Certains verront dans les images de Guzman une réponse de plus à leurs désillusions. Après tout, la réponse de la droite chilienne face à une tentative de changement social dérangeante emporta bel et bien la mise. D’autres, c’est du moins ce que j’espère, y pressentiront l’espoir de tout ce qu’il est possible de faire face à l’injustice et aux systèmes crapuleux.

Un tel enseignement pourra tenir à une condition. Il nous faudra avoir le courage de la solidarité et celui, plus exigeant encore, de refuser le cynisme. Car le combat qui prend corps au Chili, et que portent si fièrement les milieux étudiant-e-s, les syndicats, les groupes autochtones, les collectifs féministes et bon nombre d’autres organisations de la société civile, est le même que celui qu’il nous importe de poursuivre au Québec et ailleurs[7].

Puisque le paradigme néolibéral fait fi de la dignité humaine dans ses calculs monétaristes et ses colonnes comptables, peut-être faudra-t-il nous employer à la remettre à l’ordre du jour comme moteur de luttes sociales et politiques ? La mémoire éclatée des contestations anticapitalistes et populaires au Chili saura nous assister dans la tâche.

Pour en savoir plus

Rossana Castiglioni, « ¿El ocaso del ‘modelo chileno’? », Nueva Sociedad, no 284, noviembre-diciembre 2019.
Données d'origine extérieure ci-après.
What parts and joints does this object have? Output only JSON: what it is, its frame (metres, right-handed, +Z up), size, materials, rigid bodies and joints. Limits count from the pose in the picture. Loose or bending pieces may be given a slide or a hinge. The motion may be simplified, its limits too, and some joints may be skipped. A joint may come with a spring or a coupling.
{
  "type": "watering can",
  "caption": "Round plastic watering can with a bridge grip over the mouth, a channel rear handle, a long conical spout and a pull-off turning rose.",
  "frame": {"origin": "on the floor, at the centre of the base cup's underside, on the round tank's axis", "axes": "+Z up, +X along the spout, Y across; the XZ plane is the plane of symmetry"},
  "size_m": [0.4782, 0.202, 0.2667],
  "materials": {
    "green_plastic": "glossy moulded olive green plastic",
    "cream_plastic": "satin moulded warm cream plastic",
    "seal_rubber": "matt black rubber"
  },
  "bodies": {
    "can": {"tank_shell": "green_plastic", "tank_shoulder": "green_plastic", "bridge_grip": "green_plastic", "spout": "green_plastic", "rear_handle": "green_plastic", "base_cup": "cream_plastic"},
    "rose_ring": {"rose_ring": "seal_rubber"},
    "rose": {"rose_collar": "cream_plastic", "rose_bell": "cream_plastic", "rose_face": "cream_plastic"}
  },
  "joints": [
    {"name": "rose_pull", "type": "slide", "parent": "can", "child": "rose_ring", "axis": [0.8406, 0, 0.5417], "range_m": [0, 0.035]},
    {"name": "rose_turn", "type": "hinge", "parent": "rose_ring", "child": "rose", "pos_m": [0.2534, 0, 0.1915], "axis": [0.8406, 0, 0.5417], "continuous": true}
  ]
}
Olivier Compagnon, « Le soulèvement au Chili est le produit de quarante ans d’orthodoxie néolibérale, » Le Monde, 22 octobre 2019.

Florencia E. Mallon, Courage Tastes of Blood : The Mapuche Community of Nicolás Ailío and the Chilean State, 1906-2001, Duke University Press, 2004.

Pablo Arturo Mansilla Quinones y Miguel Melin Pehuen, « Una Lucha Por Territorio, Una Lucha en Contra de la Frontera », NACLA, 20 avril 2019.

Michèle Riot-Sarcey, Le procès de la liberté. Une histoire souterraine du XIXe siècle français, Paris, Éditions la découverte, 2016.

Heidi Tinsman, « La democracia chilena : Las protestas y las herencias de la dictadura », NACLA, 19 novembre 2019.


[1] Ce texte est issu de la présentation de La Batalla de Chile que j’ai faite dans le cadre de l’activité du Cinéma historique de l’UQÀM, le 28 novembre 2019. Il ne tient donc pas compte des développements des trois dernières semaines. Je remercie mon collègue Pascal Bastien de m’avoir donné l’occasion de réfléchir à l’apport de ce film pour le contexte contemporain.

[2]Michèle Riot-Sarcey, Le procès de la liberté. Une histoire souterraine du XIXe siècle français, Paris, Éditions la découverte, 2016, p. 8.

[3] Voir, par exemple, Olivier Compagnon, « Le soulèvement au Chili est le produit de quarante ans d’orthodoxie néolibérale, » Le Monde, 22 octobre 2019 ;  Heidi Tinsman, « La democracia chilena : Las protestas y las herencias de la dictadura », NACLA, 19 novembre 2019 ; Rossana Castiglioni, « ¿El ocaso del ‘modelo chileno’? », Nueva Sociedad, no 284, noviembre-diciembre 2019, ISSN:0251-3552, www.nuso.org. Il faut également noter les analyses comparatives qui situent le mouvement chilien dans un contexte de luttes mondiales contre le capitalisme et le colonialisme, enjeux inévitablement liés au néolibéralisme. Le Centre des Travailleurs de Montréal a organisé une conférence sur le sujet en novembre dernier, intitulée « Résistance, émancipation et démocratie : perspectives comparées (Algérie-Chili) ». Ricardo Peñafiel et Brahim Rouabah vinrent débattre de la question.

[4] L’expression des « Chicago Boys » fait référence au groupe d’économistes chiliens qui furent formés à la University of Chicago, au cours des années 1970 et 1980, sous la direction de l’économiste Milton Friedman.

[5] Les chercheuses, analystes et militant-e-s font bien de remettre cette expérience de violence d’État dans une perspective de longue durée, rappelant ainsi l’expérience de violence et de dépossession territoriale inhérentes aux rapports entre les communautés Mapuche et l’état colonial chilien. Pablo Arturo Mansilla Quinones y Miguel Melin Pehuen, « Una Lucha Por Territorio, Una Lucha en Contra de la Frontera », NACLA, 20 avril 2019; Florencia E. Mallon, Courage Tastes of Blood : The Mapuche Community of Nicolás Ailío and the Chilean State, 1906-2001, Duke University Press, 2004.

[6] Idem, p. 319.

[7] Un des meilleurs exemples sur le sujet est sans aucun doute la chorégraphie du collectif féministe chilien Las Tesis, intitulée « Un violador en tu camino », qui s’est transformé en l’espace de quelques jours seulement en véritable hymne international de la lutte féministe.